Since 2015, we have been showing coffee our appreciation each year by celebrating it as a beverage and raising awareness on the importance of fairtrade. This year, the International Coffee Organisation has highlighted Women In Coffee as the focus of 2018.
Not all beans are created equal
According to the Food and Agriculture Organisation of the United Nations (FAO), women make up 43 percent of the agricultural labour force in developing nations, but are highly disadvantaged through fewer endowments and entitlements, limited access to information and services, gender-determined household responsibilities, and increasingly heavy agricultural workloads resulting from male out-migration. Coffee beans are primarily grown within South American, Eastern African, Central African and Asian countries. It is estimated that up to 70 percent of people working the fields are women, while the men commonly take up managerial and leadership roles, making them more likely to receive training and an increase in income. This isn’t just bad for equality – it’s bad for business. The FAO estimates that closing the gender gap could increase yields by a massive 20-30 percent.
Efficient, effective coffee farming needs to be financed, and resources are particularly limited for low-income and indigenous female coffee producers. Without business networks available to producers, yields cannot be improved upon and markets become inaccessible. When it comes to the coffee industry, reliable data is frustratingly difficult to come by, and instances of sexual discrimination and harassment are woefully under-reported. And due to the severe under-representation of women in decision-making roles, they lack the influence to be able to highlight the issues that are so callously ignored.
The recent #MeToo movement in October last year unveiled the abhorrent pervasiveness of sexual harassment and assault on women, particularly in the workplace. Although many were aware of the issue prior to the traction the movement gained, few realised just how commonplace it was. Soon after the campaign began, industries around the world added their voices to highlight the universality of the issue. #CoffeeToo, a small grassroots community project, was established to help confront assault, harassment and discrimination within the coffee shop industry.

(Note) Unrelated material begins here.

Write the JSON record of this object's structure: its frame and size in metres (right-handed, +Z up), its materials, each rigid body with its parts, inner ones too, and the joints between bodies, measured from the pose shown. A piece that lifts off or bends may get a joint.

Empowerment, from the ground up
There are a number of NGOs around the world focusing on women in coffee. The Specialty Coffee Association have been working hard to promote gender equality in all areas of the coffee industry, from labouring to selling. Their 2015 paper supports gender empowerment (men and women participating equally in society), women’s empowerment (women having the opportunities to realise their full potential), gender equity (men and women having the same opportunities) and gender equality (men and women being equally valued and free from discrimination). The paper offers 5 recommendations: (1) including men and women equally in technical training; (2) promoting community through driven initiatives that create balanced households; (3) empowering men and women equally with access to financial resources; (4) researching gender equality within the coffee industry; and (5) advocating for gender equality.
The mission of the International Women’s Coffee Alliance (IWCA) is to empower women in the international coffee community to achieve meaningful and sustainable lives; and to encourage and recognise the participation of women in all aspects of the coffee industry. Their work supports producers in countries like Guatemala, Burundi, India and El Salvador. The IWCA is also partnered up with the International Trade Centre, who connect women together, enabling them to collectively tackle the issues prohibiting them from advancing socially and economically within the industry.

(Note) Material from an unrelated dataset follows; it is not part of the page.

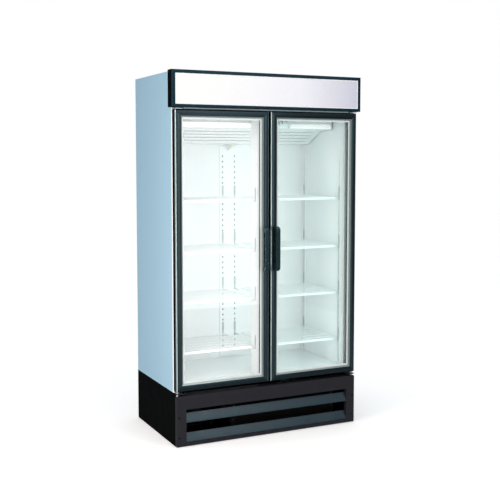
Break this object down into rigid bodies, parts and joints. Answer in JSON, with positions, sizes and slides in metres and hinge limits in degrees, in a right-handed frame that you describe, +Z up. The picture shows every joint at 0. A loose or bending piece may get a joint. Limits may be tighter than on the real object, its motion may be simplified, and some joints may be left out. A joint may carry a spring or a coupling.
{
  "type": "glass door merchandiser",
  "caption": "Upright glass door display cooler with side-by-side hinged doors, a lit sign box on top, wire shelves inside and a louvred base around its condensing unit.",
  "frame": {"origin": "floor level, in the middle of the whole outline seen from above", "axes": "+Z up, +Y from the doors to the rear, +X to the right of someone who faces the doors"},
  "size_m": [1.15, 0.673, 2],
  "materials": {
    "black_steel": "satin black powder coat",
    "black_plastic": "satin moulded black with a faint sheen",
    "motor_black": "semi-gloss black enamel",
    "coil_aluminium": "mill finish",
    "zinc_plate": "bright zinc plated",
    "side_paint": "satin light blue-grey paint",
    "white_paint": "semi-gloss white paint",
    "sign_acrylic": "blank translucent white acrylic, lit from behind",
    "lamp_white": "lit white diffuser",
    "white_wire": "white plastic coating on steel wire",
    "door_frame": "satin charcoal anodised",
    "door_glass": "clear with a faint green tint",
    "gasket_rubber": "matt",
    "control_plastic": "satin white"
  },
  "bodies": {
    "cabinet": {"base_pan": "black_steel", "base_left_panel": "black_steel", "base_right_panel": "black_steel", "base_rear_grille": "black_steel", "front_grille_frame": "black_plastic", "front_grille_upper_louvre": "black_plastic", "front_grille_lower_louvre": "black_plastic", "compressor": "motor_black", "condenser_coil": "coil_aluminium", "condenser_fan_motor": "motor_black", "control_box": "zinc_plate", "left_side_panel": "side_paint", "right_side_panel": "side_paint", "back_panel": "side_paint", "top_panel": "side_paint", "front_beam": "side_paint", "floor_panel": "white_paint", "left_liner": "white_paint", "right_liner": "white_paint", "back_liner": "white_paint", "centre_mullion": "white_paint", "header_frame": "black_plastic", "header_back_pan": "white_paint", "sign_panel": "sign_acrylic", "sign_lamp": "lamp_white", "evaporator_cover": "white_paint", "evaporator_coil": "coil_aluminium", "evaporator_fan_motor": "motor_black", "interior_light": "lamp_white", "left_front_pilaster": "white_paint", "left_rear_pilaster": "white_paint", "right_front_pilaster": "white_paint", "right_rear_pilaster": "white_paint", "centre_rear_channel": "white_paint", "left_shelf_1": "white_wire", "left_shelf_2": "white_wire", "left_shelf_3": "white_wire", "left_shelf_4": "white_wire", "right_shelf_1": "white_wire", "right_shelf_2": "white_wire", "right_shelf_3": "white_wire", "right_shelf_4": "white_wire", "left_bottom_hinge": "zinc_plate", "left_top_hinge": "zinc_plate", "right_bottom_hinge": "zinc_plate", "right_top_hinge": "zinc_plate"},
    "left_door": {"left_door_frame": "door_frame", "left_door_outer_glass": "door_glass", "left_door_inner_glass": "door_glass", "left_door_gasket": "gasket_rubber", "left_door_handle": "black_plastic"},
    "right_door": {"right_door_frame": "door_frame", "right_door_outer_glass": "door_glass", "right_door_inner_glass": "door_glass", "right_door_gasket": "gasket_rubber", "right_door_handle": "black_plastic"},
    "condenser_fan": {"condenser_fan": "coil_aluminium"},
    "evaporator_fan": {"evaporator_fan": "coil_aluminium"},
    "light_switch": {"light_switch": "control_plastic"},
    "thermostat_knob": {"thermostat_knob": "control_plastic"}
  },
  "joints": [
    {"name": "left_door_hinge", "type": "hinge", "parent": "cabinet", "child": "left_door", "pos_m": [-0.543, -0.2795, 0.3], "axis": [0, 0, -1], "range_deg": [0, 110], "stiffness_Nm_per_rad": 1.5, "springref_deg": -20.05},
    {"name": "right_door_hinge", "type": "hinge", "parent": "cabinet", "child": "right_door", "pos_m": [0.543, -0.2795, 0.3], "axis": [0, 0, 1], "range_deg": [0, 110], "stiffness_Nm_per_rad": 1.5, "springref_deg": -20.05},
    {"name": "condenser_fan_spin", "type": "hinge", "parent": "cabinet", "child": "condenser_fan", "pos_m": [0.13, -0.1355, 0.145], "axis": [0, 1, 0], "continuous": true},
    {"name": "evaporator_fan_spin", "type": "hinge", "parent": "cabinet", "child": "evaporator_fan", "pos_m": [0, -0.0385, 1.835], "axis": [0, 1, 0], "continuous": true},
    {"name": "light_switch_rock", "type": "hinge", "parent": "cabinet", "child": "light_switch", "pos_m": [0.19, -0.1325, 1.744], "axis": [1, 0, 0], "range_deg": [0, 16]},
    {"name": "thermostat_turn", "type": "hinge", "parent": "cabinet", "child": "thermostat_knob", "pos_m": [0.1615, -0.1355, 1.744], "axis": [0, 1, 0], "range_deg": [0, 270]}
  ]
}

UN Women, with support from the UN Sustainable Development Goals, have been working with rural and indigenous females in Colombian coffee-growing regions to provide opportunities for leadership and business. Another organisation, Sustainable Harvest, have recognised the changing role of women in coffee. They import coffee through an approach that they call ‘relationship coffee’ that disrupts opaque, commodity-driven trade, and focuses on creating transparent relationships that increase value throughout the supply chain.
Brewty is in the eye of the consumer
A double espresso first thing to wake you up in the morning, a beautifully presented latte from your favourite Barista on your way to work, a strong black coffee rich in flavour to see you through your morning emails, or an Irish coffee topped with thick cream to savour on a Saturday evening. However you enjoy your brew, it is important to acknowledge the many people involved in its cultivation, production and distribution. As customers, it is our responsibility to ensure that our money funds ethical, fair trade companies. For more information, visit the Fairtrade website.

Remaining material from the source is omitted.